Dems give positive response to Otter’s message, also call for new ethics laws

House Minority Leader John Rusche, D-Lewiston, speaks at the Democrats' response to GOP Gov. State of the State message on Tuesday; at left is Senate Minority Leader Michelle Stennett, D-Ketchum; at right is Sen. Cherie Buckner-Webb, D-Boise. (Betsy Russell)
House Minority Leader John Rusche, D-Lewiston, speaks at the Democrats' response to GOP Gov. State of the State message on Tuesday; at left is Senate Minority Leader Michelle Stennett, D-Ketchum; at right is Sen. Cherie Buckner-Webb, D-Boise. (Betsy Russell)

Democratic legislators from both houses offered an unusually positive response today to GOP Gov. Butch Otter’s State of the State message to lawmakers yesterday. “Clearly we need a better way forward, and the governor and our GOP leaders are beginning to understand that,” said House Minority Leader John Rusche, D-Lewiston. “We are pleased that the governor outlined many priorities in his address that Idaho Democrats have championed for years. We thank him for beginning to understand that a strong investment in our education system will grow Idaho’s economy.”

The Democrats particularly applauded Otter’s attention to education funding in his address. “There was a lot to be found that we all can be in agreement on,” said Senate Minority Leader Michelle Stennett, D-Ketchum. The Dems, who gathered for a joint news conference in the House Minority Caucus room, also pointed to Otter’s emphasis on workforce development and the value of community colleges, his comments on the need to invest in transportation infrastructure without robbing the general fund that pays for education and health and welfare, and his emphasis on job development programs aimed at bringing in higher-wage jobs.

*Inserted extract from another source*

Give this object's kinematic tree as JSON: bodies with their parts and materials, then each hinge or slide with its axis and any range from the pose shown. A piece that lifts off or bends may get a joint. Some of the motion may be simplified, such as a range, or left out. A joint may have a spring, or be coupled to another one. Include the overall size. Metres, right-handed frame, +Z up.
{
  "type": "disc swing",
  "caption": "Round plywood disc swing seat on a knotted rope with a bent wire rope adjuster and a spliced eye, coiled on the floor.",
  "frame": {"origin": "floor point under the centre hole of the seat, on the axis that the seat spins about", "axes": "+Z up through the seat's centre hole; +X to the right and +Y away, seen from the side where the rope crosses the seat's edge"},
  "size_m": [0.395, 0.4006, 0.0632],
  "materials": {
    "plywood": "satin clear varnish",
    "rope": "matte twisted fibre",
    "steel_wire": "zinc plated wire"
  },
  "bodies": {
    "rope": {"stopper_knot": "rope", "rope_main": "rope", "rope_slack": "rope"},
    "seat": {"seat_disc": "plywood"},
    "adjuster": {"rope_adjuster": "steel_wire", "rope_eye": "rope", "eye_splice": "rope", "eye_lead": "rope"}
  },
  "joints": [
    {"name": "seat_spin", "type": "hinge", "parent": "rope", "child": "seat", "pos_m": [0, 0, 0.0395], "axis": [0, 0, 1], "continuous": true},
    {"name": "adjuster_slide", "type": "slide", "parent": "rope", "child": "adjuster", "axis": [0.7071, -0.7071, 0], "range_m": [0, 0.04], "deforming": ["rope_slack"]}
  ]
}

Stennett said the tax reimbursement incentive program that helped bring a new Amy’s Kitchen plant to Idaho had its roots in a Democratic proposal several years back for an incentive for value-added agriculture businesses. “Idaho Democrats have been pushing for better education investment, job development, workforce training and help for Idahoans’ ‘household economy’ for years,” she said. “We have tried to be stewards of our great Idaho natural gifts. We have tried to help Idaho drive more often with headlights, and less using the rear-view mirror. We appreciate the governor beginning to see the wisdom in our approach.”

They did differ with Otter and majority Republicans on some issues, however, and said Idaho isn’t going fast enough to restore school funding cut during the economic downturn. They called for increasing Idaho’s minimum wage, and said if Legislature doesn’t act on that, it could well happen by citizen initiative.

The Democratic lawmakers called for amending the Idaho Human Rights Act to ban discrimination based on sexual orientation or gender identity, and Sen. Cherie Buckner-Webb, D-Boise, who is working on the bill, said, “We’re working diligently to make it come to fruition. … Definitely discussions are going on throughout the body. There are a number of folks that are working to develop legislation. … We’re at least having those discussions, which is really encouraging to me. And we’re hearing … that a hearing will be held this year. We’re hoping that will happen and that it will ultimately end up in passage of an amendment to the Human Rights Act.”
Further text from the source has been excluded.